When audited, you’ll initially be contacted by mail. The IRS will provide all contact information and instructions in the letter you’ll receive.

If the IRS conducts the audit by mail, it’ll ask you for more information about certain items on your tax return such as income, expenses and itemized deductions.

If you have too many books or records to mail, you can request a face-to-face audit and the agency will provide contact information and instructions in the letter you receive.

The in-person interview may be at an IRS office or at the taxpayer’s home, place of business, or an accountant’s office. IRS agents don’t usually show up at your doorstep anymore.

Typically, the IRS can include returns filed within the last three years in an audit. If it finds a “substantial error,” it can add additional years but it usually doesn’t go back more than the last six years.
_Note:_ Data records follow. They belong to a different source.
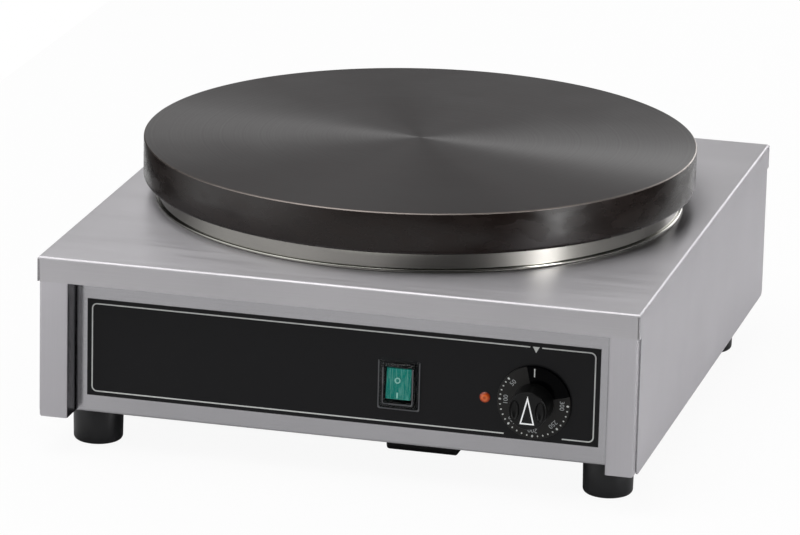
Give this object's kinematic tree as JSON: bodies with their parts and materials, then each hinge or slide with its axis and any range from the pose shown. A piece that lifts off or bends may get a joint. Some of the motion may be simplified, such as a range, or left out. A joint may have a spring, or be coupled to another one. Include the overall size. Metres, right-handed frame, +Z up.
{
  "type": "electric crepe maker",
  "caption": "Countertop electric crepe maker: folded steel casing on rubber feet, round cast cooking plate, recessed front panel with rocker switch, pilot lamp and turning thermostat knob.",
  "frame": {"origin": "on the floor under the cooking plate's axis", "axes": "+Z up along the plate's axis, -Y towards the control panel, +X to the right seen from it"},
  "size_m": [0.429, 0.4863, 0.1915],
  "materials": {
    "stainless_sheet": "satin brushed",
    "polished_ring": "polished",
    "zinc_steel": "zinc-plated",
    "cast_plate": "turned and seasoned",
    "element_sheath": "oxidised",
    "rubber_black": "matt",
    "fascia_black": "satin",
    "knob_black": "semi-gloss",
    "housing_black": "matt",
    "rocker_green": "gloss, translucent",
    "clear_cover": "clear",
    "lens_orange": "gloss",
    "ceramic_white": "unglazed",
    "fibre_white": "ceramic fibre blanket",
    "copper": "drawn",
    "brass": "plain",
    "wire_brown": "gloss",
    "wire_blue": "gloss",
    "wire_green": "gloss"
  },
  "bodies": {
    "casing": {"top_panel": "stainless_sheet", "left_side_panel": "stainless_sheet", "right_side_panel": "stainless_sheet", "front_panel": "stainless_sheet", "control_fascia": "fascia_black", "back_panel": "stainless_sheet", "base_plate": "stainless_sheet", "base_screws": "zinc_steel", "base_nuts": "zinc_steel", "back_panel_screws": "zinc_steel", "terminal_cover": "housing_black", "terminal_cover_screws": "zinc_steel", "foot_front_left": "rubber_black", "foot_front_right": "rubber_black", "foot_back_left": "rubber_black", "foot_back_right": "rubber_black", "foot_screws": "zinc_steel", "foot_nuts": "zinc_steel", "cooking_plate": "cast_plate", "plate_ring": "polished_ring", "heating_element": "element_sheath", "element_insulators": "ceramic_white", "element_clamp": "zinc_steel", "plate_studs": "zinc_steel", "stud_nuts": "zinc_steel", "insulation_disc": "fibre_white", "heat_pan": "zinc_steel", "front_bridge": "zinc_steel", "back_bridge": "zinc_steel", "thermostat_body": "zinc_steel", "thermostat_screws": "zinc_steel", "thermostat_bulb": "copper", "capillary_tube": "copper", "bulb_clip": "zinc_steel", "bulb_clip_screw": "zinc_steel", "switch_housing": "housing_black", "switch_pin": "zinc_steel", "switch_cover": "clear_cover", "switch_terminals": "brass", "lamp_lens": "lens_orange", "lamp_body": "ceramic_white", "lamp_clip": "zinc_steel", "terminal_block": "ceramic_white", "terminal_block_screws": "zinc_steel", "gland_body": "housing_black", "gland_nut": "housing_black", "gland_locknut": "housing_black", "gland_seal": "rubber_black", "earth_stud": "brass", "live_wires": "wire_brown", "neutral_wires": "wire_blue", "earth_wire": "wire_green"},
    "knob": {"knob_grip": "knob_black", "knob_dial": "knob_black", "knob_clip": "zinc_steel", "thermostat_shaft": "zinc_steel"},
    "rocker": {"switch_rocker": "rocker_green"}
  },
  "joints": [
    {"name": "knob_turn", "type": "hinge", "parent": "casing", "child": "knob", "pos_m": [0.1384, -0.2113, 0.0702], "axis": [0, 1, 0], "range_deg": [0, 270]},
    {"name": "rocker_tilt", "type": "hinge", "parent": "casing", "child": "rocker", "pos_m": [0.0421, -0.2083, 0.073], "axis": [1, 0, 0], "range_deg": [0, 16]}
  ]
}
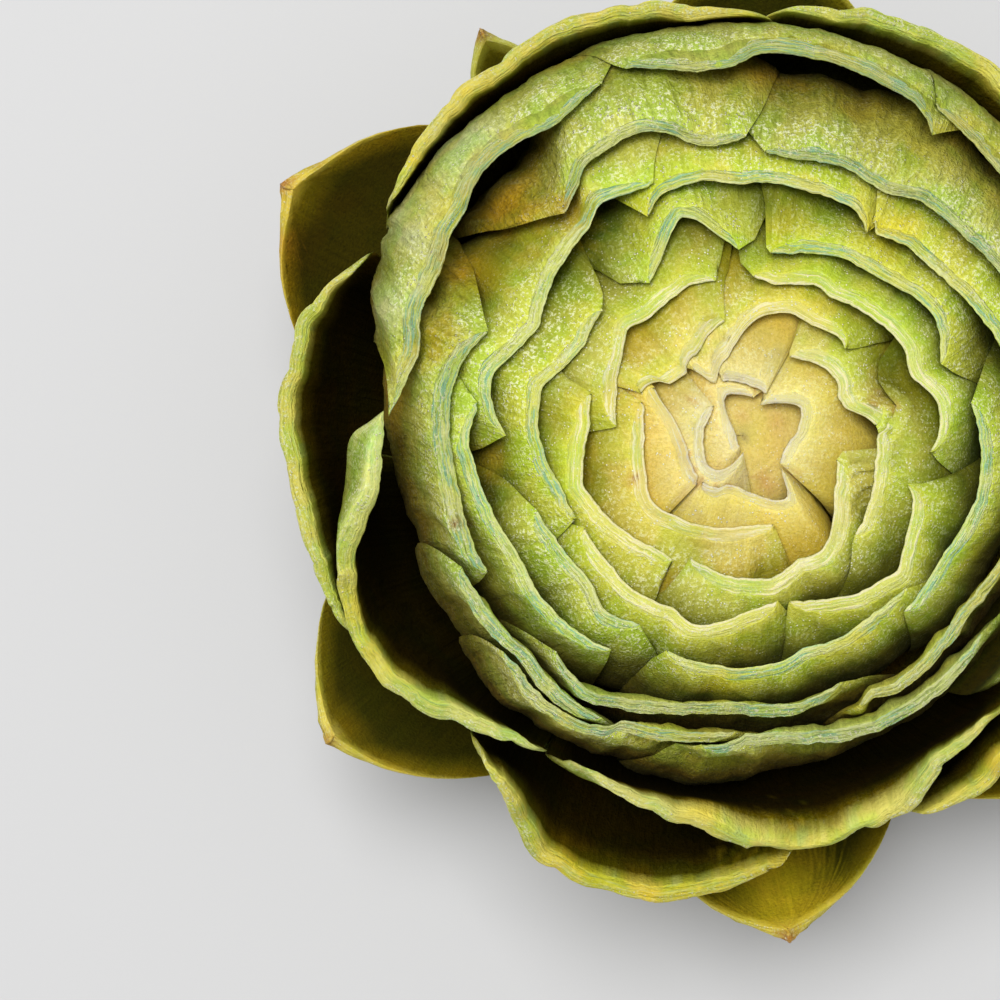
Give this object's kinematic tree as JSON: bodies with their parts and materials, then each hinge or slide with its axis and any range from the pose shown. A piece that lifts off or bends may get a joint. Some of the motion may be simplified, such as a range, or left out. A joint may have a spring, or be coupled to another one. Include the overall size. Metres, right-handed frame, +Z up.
{
  "type": "globe artichoke",
  "caption": "Round vegetable head of packed overlapping bracts on a fleshy heart, sliced flat across the crown, with a short trimmed stem to stand on.",
  "frame": {"origin": "middle of the stem's flat cut face, on the surface that the head stands on", "axes": "+Z up along the stem, towards the cut crown; +X and +Y across the head"},
  "size_m": [0.1256, 0.1305, 0.071],
  "materials": {
    "core_bracts": "pale yellow flesh",
    "inner_bracts": "pale yellow-green blade",
    "middle_bracts": "green blade with pale cut edge",
    "crown_bracts": "green downy blade with pale cut edge",
    "side_bracts": "green downy blade, whole edge",
    "lower_bracts": "olive blade with yellow edge and brown tip",
    "stem_and_heart": "pale green fibrous flesh"
  },
  "bodies": {
    "root": {"core_bract_1": "core_bracts", "core_bract_2": "core_bracts", "core_bract_3": "core_bracts", "core_bract_4": "core_bracts", "core_bract_5": "core_bracts", "core_bract_6": "core_bracts", "core_bract_7": "core_bracts", "inner_bract_1": "inner_bracts", "inner_bract_2": "inner_bracts", "inner_bract_3": "inner_bracts", "inner_bract_4": "inner_bracts", "inner_bract_5": "inner_bracts", "inner_bract_6": "inner_bracts", "inner_bract_7": "inner_bracts", "inner_bract_8": "inner_bracts", "inner_bract_9": "inner_bracts", "inner_bract_10": "inner_bracts", "inner_bract_11": "inner_bracts", "middle_bract_1": "middle_bracts", "middle_bract_2": "middle_bracts", "middle_bract_3": "middle_bracts", "middle_bract_4": "middle_bracts", "middle_bract_5": "middle_bracts", "middle_bract_6": "middle_bracts", "middle_bract_7": "middle_bracts", "middle_bract_8": "middle_bracts", "middle_bract_9": "middle_bracts", "middle_bract_10": "middle_bracts", "crown_bract_1": "crown_bracts", "crown_bract_2": "crown_bracts", "crown_bract_3": "crown_bracts", "crown_bract_4": "crown_bracts", "crown_bract_5": "crown_bracts", "crown_bract_6": "crown_bracts", "crown_bract_7": "crown_bracts", "crown_bract_8": "crown_bracts", "crown_bract_9": "crown_bracts", "crown_bract_10": "crown_bracts", "crown_bract_11": "crown_bracts", "crown_bract_12": "crown_bracts", "crown_bract_13": "crown_bracts", "side_bract_1": "side_bracts", "side_bract_2": "side_bracts", "side_bract_3": "side_bracts", "side_bract_4": "side_bracts", "side_bract_5": "side_bracts", "side_bract_6": "side_bracts", "side_bract_7": "side_bracts", "side_bract_8": "side_bracts", "lower_bract_1": "lower_bracts", "lower_bract_2": "lower_bracts", "lower_bract_3": "lower_bracts", "lower_bract_4": "lower_bracts", "lower_bract_5": "lower_bracts", "lower_bract_6": "lower_bracts", "lower_bract_7": "lower_bracts", "lower_bract_8": "lower_bracts", "stem_and_heart": "stem_and_heart"}
  },
  "joints": []
}
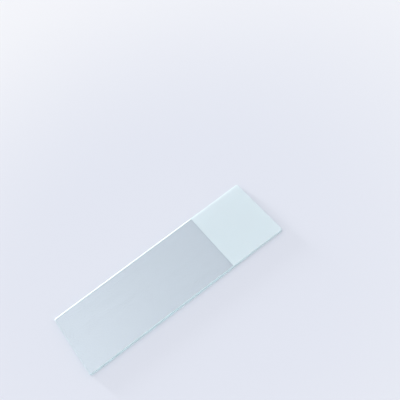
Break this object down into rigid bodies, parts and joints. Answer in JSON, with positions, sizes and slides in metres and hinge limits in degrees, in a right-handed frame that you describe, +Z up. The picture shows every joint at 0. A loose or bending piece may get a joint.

If you receive an audit notice, you generally have 30 days to respond. Take that time to read the letter carefully to understand what the IRS is requesting. Not all notices are audits and not all are related to your latest tax return.

Once you understand, you can craft your response and provide the IRS with the information it’s requesting. If it’s a simple math error you agree with, you can often send money to cover what you owe or request a payment plan.

If it’s more complicated, you’ll have to write an explanation with documentation or find a tax pro to help you. You can also check Taxpayer Advocate Service for some guidance.

Whatever you do, don’t ignore the IRS.

Failure to comply could result in additional interest and penalty charges for late response and/or providing incomplete information or losing your right to challenge the finding if you don’t agree, according to the Taxpayer Advocate Service.